A sequel to "A Shinagawa Monkey". The narrator reminisces on five years earlier, when he met an elderly monkey living in a Japanese-style inn in a hot springs town in Gunma Prefecture. The talking monkey works in the ramshackle inn, scrubbing guests' backs. The monkey also drinks beer and enjoys Anton Bruckner's symphonies. The narrator invites the monkey to his room, where the monkey begins his confessions. The monkey tells the narrator how he came to love human females and how he would later steal the names of the women he fell for.

=== "Carnaval" ===
A fifty-year-old narrator reminisces on his relationship with the "ugliest" woman he has ever known. The woman, ten years the narrator's junior, is referred to as "F*". The two connect over their shared interest in music, including Robert Schumann's Carnaval.

=== The Yakult Swallows Poetry Collection ===
A man named Haruki Murakami details his affection for Tokyo Yakult Swallows baseball team. While at their Jingu Stadium in Tokyo, he begins to write poetry. Structured as a series of epigrams. The story blurs the lines between fiction and nonfiction, as the book entitled The Yakult Swallows Poetry Collection is a fabricated invention by Murakami for the story.

=== "First Person Singular" ===
A man sits at a bar and a "friend of a friend" begins to berate him about a "horrible, awful thing" he has no memory of.

== Style and themes ==
As its title suggests, all eight stories in the book are told in a first-person singular narrative. The book's eight stories are works of fiction. However, as in the case of The Yakult Swallows Poetry Collection, the lines between fiction and nonfiction are occasionally blurred. The stories in the collection are all told by middle-aged male narrators who are reflecting and reminiscing on a memory from their past. Except for "Haruki Murakami" in The Yakult Swallows Poetry Collection, all of the narrators in the stories are unnamed. The continuous usage of the first-person singular has led some to question whether the collection has a single narrator. The older male narrators, with their affinity for jazz music and baseball, have also been noted for having a striking similarity to Murakami himself. As such, critics have questioned whether the stories in the collection are fictional or a different form of autobiography or memoir.

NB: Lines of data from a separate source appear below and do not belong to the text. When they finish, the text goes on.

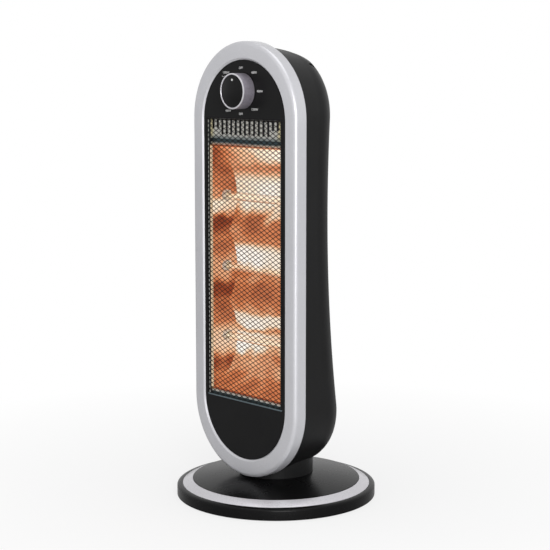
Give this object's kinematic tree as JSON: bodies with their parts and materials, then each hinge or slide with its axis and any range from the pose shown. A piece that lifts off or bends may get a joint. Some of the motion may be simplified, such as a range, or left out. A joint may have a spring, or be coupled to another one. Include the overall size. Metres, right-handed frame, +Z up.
{
  "type": "halogen heater",
  "caption": "Floor-standing halogen tower heater: lamps behind a diamond-mesh guard in a round-ended silver bezel, rotary dial, and a round weighted base on which the head swings.",
  "frame": {"origin": "on the floor at the centre of the round base, on the axis that the head swings about", "axes": "+Z up; the front with the lamps faces -Y; +X is on the viewer's right when the front is seen"},
  "size_m": [0.26, 0.26, 0.5889],
  "materials": {
    "silver_paint": "silver metallic paint on moulded plastic",
    "satin_trim": "satin silver paint on moulded plastic",
    "gloss_black": "semi-gloss moulded black",
    "moulded_black": "fine satin moulded black",
    "guard_steel": "plated steel net",
    "bright_sheet": "polished reflector sheet",
    "zinc_sheet": "galvanised sheet",
    "quartz": "clear quartz",
    "tungsten": "dull wire",
    "steatite": "unglazed ceramic",
    "black_rubber": "matt",
    "blue_steel": "oiled dark steel",
    "iron": "rough cast",
    "white_nylon": "natural nylon",
    "bright_steel": "zinc plated"
  },
  "bodies": {
    "base": {"base_cover": "gloss_black", "base_trim_ring": "satin_trim", "base_plate": "zinc_sheet", "ballast": "iron", "bearing_washer": "white_nylon", "swing_motor": "zinc_sheet", "terminal_block": "white_nylon", "cord_inlet": "black_rubber", "rubber_foot_1": "black_rubber", "rubber_foot_2": "black_rubber", "rubber_foot_3": "black_rubber", "rubber_foot_4": "black_rubber", "base_screw_1": "bright_steel", "base_screw_2": "bright_steel", "base_screw_3": "bright_steel", "base_screw_4": "bright_steel", "tip_switch": "moulded_black", "tip_spring": "bright_steel"},
    "tip_plunger": {"tip_plunger": "white_nylon"},
    "crank": {"motor_shaft": "bright_steel", "swing_crank": "white_nylon"},
    "head": {"drive_arm": "blue_steel", "retaining_ring": "blue_steel", "spindle": "blue_steel", "neck_collar": "moulded_black", "front_bezel": "silver_paint", "front_fascia": "gloss_black", "rear_shell": "moulded_black", "shell_screw_1": "bright_steel", "shell_screw_2": "bright_steel", "shell_screw_3": "bright_steel", "shell_screw_4": "bright_steel", "guard_mesh": "guard_steel", "guard_frame": "bright_sheet", "reflector": "bright_sheet", "reflector_end_left": "bright_sheet", "reflector_end_right": "bright_sheet", "heat_shield": "zinc_sheet", "thermal_cutout": "steatite", "lamp_tube_top": "quartz", "filament_top": "tungsten", "lamp_cap_top_left": "steatite", "lamp_cap_top_right": "steatite", "lamp_tube_middle": "quartz", "filament_middle": "tungsten", "lamp_cap_middle_left": "steatite", "lamp_cap_middle_right": "steatite", "lamp_tube_bottom": "quartz", "filament_bottom": "tungsten", "lamp_cap_bottom_left": "steatite", "lamp_cap_bottom_right": "steatite", "rotary_switch": "moulded_black"},
    "knob": {"switch_shaft": "bright_steel", "knob": "satin_trim", "knob_face": "gloss_black"}
  },
  "joints": [
    {"name": "head_swing", "type": "hinge", "parent": "base", "child": "head", "pos_m": [0, 0, 0.03], "axis": [0, 0, 1], "range_deg": [-30, 30]},
    {"name": "crank_spin", "type": "hinge", "parent": "base", "child": "crank", "pos_m": [0, 0.036, 0.02], "axis": [0, 0, 1], "range_deg": [-120, 120]},
    {"name": "knob_turn", "type": "hinge", "parent": "head", "child": "knob", "pos_m": [0, -0.06, 0.5272], "axis": [0, -1, 0], "continuous": true},
    {"name": "tip_slide", "type": "slide", "parent": "base", "child": "tip_plunger", "axis": [0, 0, -1], "range_m": [0, 0.005], "stiffness_N_per_m": 100, "springref_m": 0.01, "deforming": ["tip_spring"]}
  ],
  "couplings": [
    {"joint": "crank_spin", "follows": "head_swing", "ratio": 4}
  ]
}
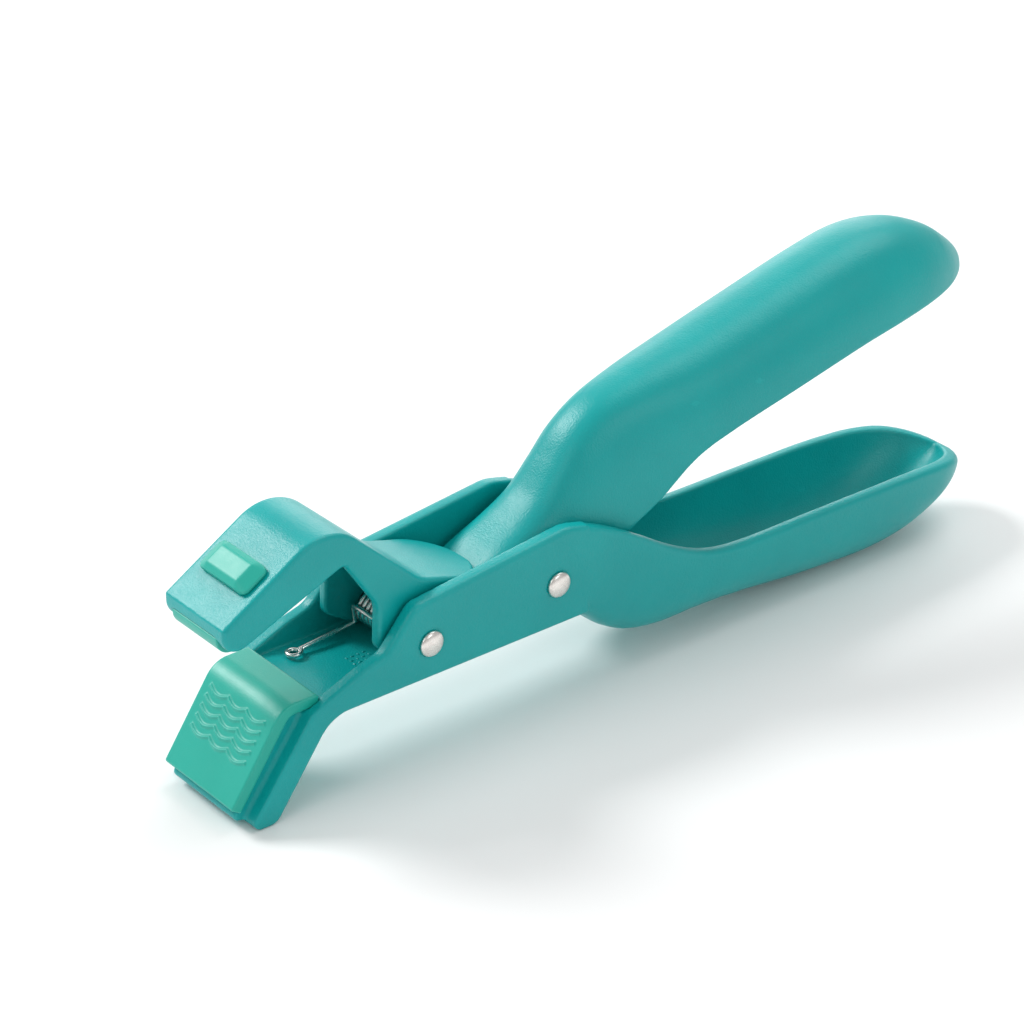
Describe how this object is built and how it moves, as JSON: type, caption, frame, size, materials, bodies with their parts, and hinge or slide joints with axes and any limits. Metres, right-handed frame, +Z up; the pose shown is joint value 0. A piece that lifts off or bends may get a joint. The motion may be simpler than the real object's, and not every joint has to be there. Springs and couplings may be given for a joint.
{
  "type": "sprung bowl and plate clip",
  "caption": "Hand-held clip for hot bowls: a lower jaw and trough handle in one piece, a sprung upper jaw and a squeezed upper handle.",
  "frame": {"origin": "bottom centre of the clip's bounding box, where the jaw tip and the lower handle rest on a table", "axes": "+X from the jaws to the handles, +Y to the far side across the rivets, +Z up"},
  "size_m": [0.1947, 0.0294, 0.0733],
  "materials": {
    "teal_plastic": "matte moulded, fine grain",
    "green_silicone": "satin silicone",
    "rivet_steel": "satin",
    "spring_steel": "drawn wire"
  },
  "bodies": {
    "clip_body": {"body_frame": "teal_plastic", "lower_pad": "green_silicone", "front_rivet": "rivet_steel", "front_rivet_cap": "rivet_steel", "rear_rivet": "rivet_steel", "rear_rivet_cap": "rivet_steel", "torsion_spring": "spring_steel"},
    "handle": {"upper_handle": "teal_plastic"},
    "jaw": {"upper_jaw": "teal_plastic", "upper_pad": "green_silicone"}
  },
  "joints": [
    {"name": "handle_pivot", "type": "hinge", "parent": "clip_body", "child": "handle", "pos_m": [-0.0215, 0, 0.0272], "axis": [0, 1, 0], "range_deg": [0, 19.4]},
    {"name": "jaw_pivot", "type": "hinge", "parent": "clip_body", "child": "jaw", "pos_m": [-0.0525, 0, 0.0255], "axis": [0, 1, 0], "range_deg": [-31.04, 0], "stiffness_Nm_per_rad": 0.25, "springref_deg": 28.65, "deforming": ["torsion_spring"]}
  ],
  "couplings": [
    {"joint": "jaw_pivot", "follows": "handle_pivot", "ratio": -1.6}
  ]
}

The stories include philosophical meditations on love, solitude, loneliness, ageing, time, and memory. The eight stories are linked by a sustained sense of existential nostalgia and the recurring theme of music, including classical, jazz and The Beatles. The nostalgia within the stories is marked by its reminiscence of young love, occasionally of an erotic nature. The book also includes an essay/story about baseball, a recurring theme for Murakami since his debut novel Hear the Wind Sing (1979) which he was inspired to write after watching an afternoon baseball game between the Yakult Swallows and the Hiroshima Carp at Jingu Stadium in April 1978. Murakami also exercises his signature magic realism, such as in "Charlie Parker Plays Bossa Nova" and "Confessions of a Shinagawa Monkey". In "Confessions of a Shinagawa Monkey", Murakami's surrealism is displayed with the blurring of dreams and reality.

== Publication ==
The book's title story, "First Person Singular", is a new story that was previously unpublished. The other seven stories in the book were first published in the literary magazine Bungakukai between summer 2018 and winter 2020. Several stories in the book were also previously published in English in The New Yorker and Granta.

The book was announced on 4 June 2020. It was first published on 18 July 2020 by Bungeishunjū. The book's cover artwork was done by Tetsuya Toyoda. An English translation by Philip Gabriel was published on 6 April 2021 by Alfred A. Knopf (US) and Harvill Secker (UK). It is Murakami's first collection of short stories since Men Without Women (2014) and his first published book since the novel Killing Commendatore (2017).

== Reception ==
In its starred review, Publishers Weekly called the collection a "testament to Murakami's talent and enduring creativity" and wrote that "Murakami's gift for evocative, opaque magical realism" stood out in the stories "Charlie Parker Plays Bossa Nova" and "Confessions of a Shinagawa Monkey". Kirkus Reviews, in its starred review, called it an "essential addition to any Murakami fan's library".

The English translation debuted at number eleven on The New York Times fiction best-seller list for the week ending April 10, 2021.

First Person Singular was longlisted for the 2022 Andrew Carnegie Medal for Excellence in Fiction.